Als je alleen op water uit een rivier of meer bent aangewezen, is het kortom onmogelijk om 126 liter water per dag te gebruiken (zoals in Nederland). Tanzanianen gebruiken dan ook veel minder water dan Nederlanders. Namelijk maar zo'n 10 liter water per dag, ongeveer 8% van het watergebruik van de Nederlanders. Dat is nog steeds elke dag diverse malen lopen (een gezin bestaat vaak uit vader, moeder en verschillende kinderen) tussen de plek waar je water haalt en thuis.
Een tweede reden waarom Tanzanianen veel minder water gebruiken, heeft te maken met de neerslag waar we het hierboven al over hebben gehad. Tanzania kent een droge en een natte periode. In de droge periode valt er weinig en soms zelfs helemaal geen regen. Het waterpeil in de rivieren zakt enorm en soms drogen rivieren zelfs uit. Hetzelfde geldt voor de meren: het waterpeil zakt of ze vallen droog. Het watergebruik in de droge perioden is daardoor lager dan in de natte perioden.
Het water dat de Tanzanianen gebruiken, is vaak ook slechter van kwaliteit dan ons kraanwater. Ook vee en wilde dieren gebruiken het oppervlaktewater (de officiële naam voor water in een rivier of meer): ze drinken eruit en poepen erin. Het oppervlaktewater is dan ook vaak besmet met allerlei ziektekiemen die diarree, dysenterie en oogziekten kunnen veroorzaken.
Waterputten en waterpompen
De Tanzanianen hebben verschillende manieren bedacht om op een makkelijke manier aan meer water te komen. De meest simpele manier is een kanaal aan te leggen tussen een meer of riviertje en het dorp, waarbij gebruik wordt gemaakt van de zwaartekracht. Dat kan natuurlijk alleen als er een hoogteverschil is tussen het meer of de rivier en het dorp.
Een andere manier om makkelijker aan water te komen is het slaan van waterputten. Het grondwater in de meeste delen van Tanzania zit niet zo heel diep. Je hoeft maar een paar meter diep te graven en dan stuit je op het grondwater. Met een emmer aan een touw kun je het water uit de put halen.
Het nadeel van een open waterput is dat je wel makkelijker aan water kunt komen, maar dat het water niet altijd schoon is. Er kan van alles van bovenaf in vallen, (soms vallen er zelfs kinderen en dieren in!) waardoor er nog steeds allerlei ziektekiemen in het water terecht kunnen komen.
Daarom worden waterputten meestal afgedekt met een betonnen plaat. De waterput blijft dan schoon, er kan niets in het water vallen. Het water wordt met een pomp opgepompt en je kunt het water uit een kraan tappen.

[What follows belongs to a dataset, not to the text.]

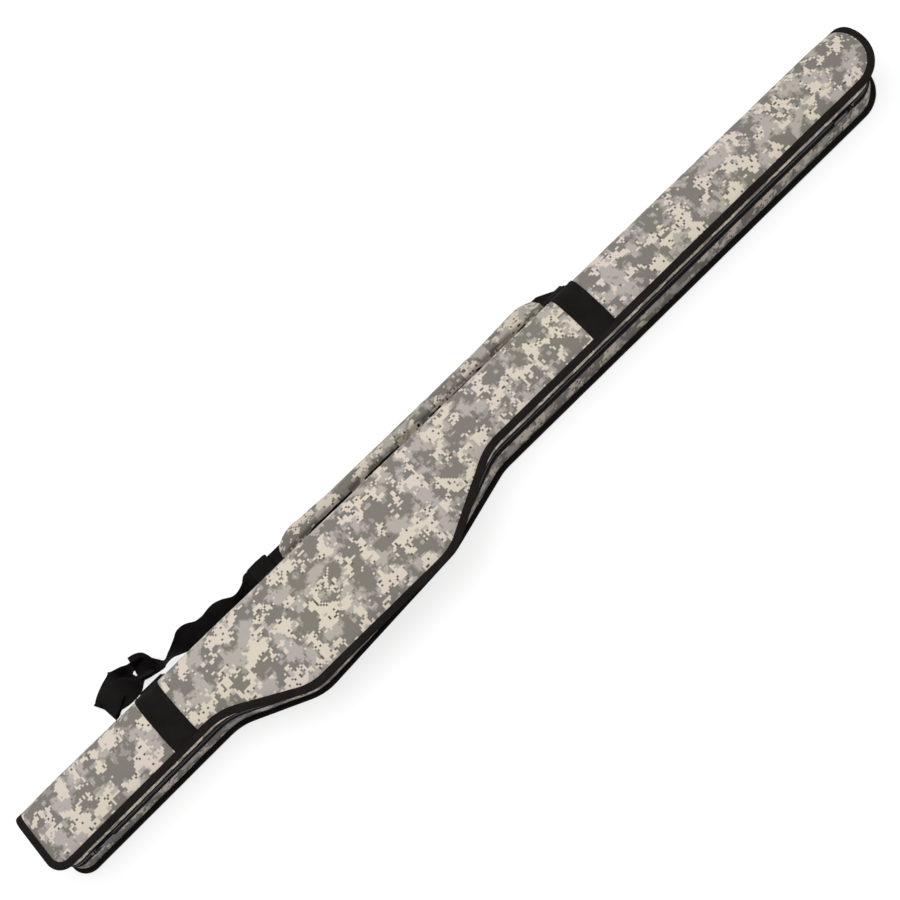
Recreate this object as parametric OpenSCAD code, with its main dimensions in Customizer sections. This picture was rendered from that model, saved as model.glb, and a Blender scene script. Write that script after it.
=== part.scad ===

Tot voor enkele jaren was het water uit een waterpomp meestal gratis. De Tanzaniaanse regering of hulporganisaties plaatsten gratis een waterpomp en de bevolking van het dorp kon de pomp gratis gebruiken. Prima, zul je denken. De meeste Tanzanianen zijn toch al niet zo rijk, dus gratis water kunnen ze goed gebruiken.
Toch kwamen er na enkele jaren grote problemen. Elke waterpomp bestaat uit verschillende onderdelen. Een waterpomp slijt en kan kapot gaan. Dan moeten er onderdelen vervangen worden. Maar als het water gratis is, wie is er dan verantwoordelijk voor het onderhoud? De dorpelingen hadden daar geen geld voor. In de praktijk ging het zo: er komt een spiksplinternieuwe waterpomp. De dorpelingen gebruiken de pomp totdat deze stuk gaat. Dan gaan ze noodgedwongen weer over tot het halen van water uit een rivier, meer of open waterput. Ze zijn dan weer terug bij af.
De oplossing voor dit probleem? Laat de dorpelingen betalen voor het water! Ook al betaal je maar een paar cent voor het water, dan kun je toch een potje vormen en uit dat potje de reparaties betalen als de pomp stuk gaat. In Tanzania zijn er diverse Water Gebruikers Groepen ontstaan. Zo'n groep bestaat uit 20 tot 50 gezinnen. De groep is eigenaar van de grond en de pomp. Iedereen die van de pomp gebruik wil maken, moet ervoor betalen. De Water Gebruikers Groep zorgt ervoor dat de pomp blijft draaien.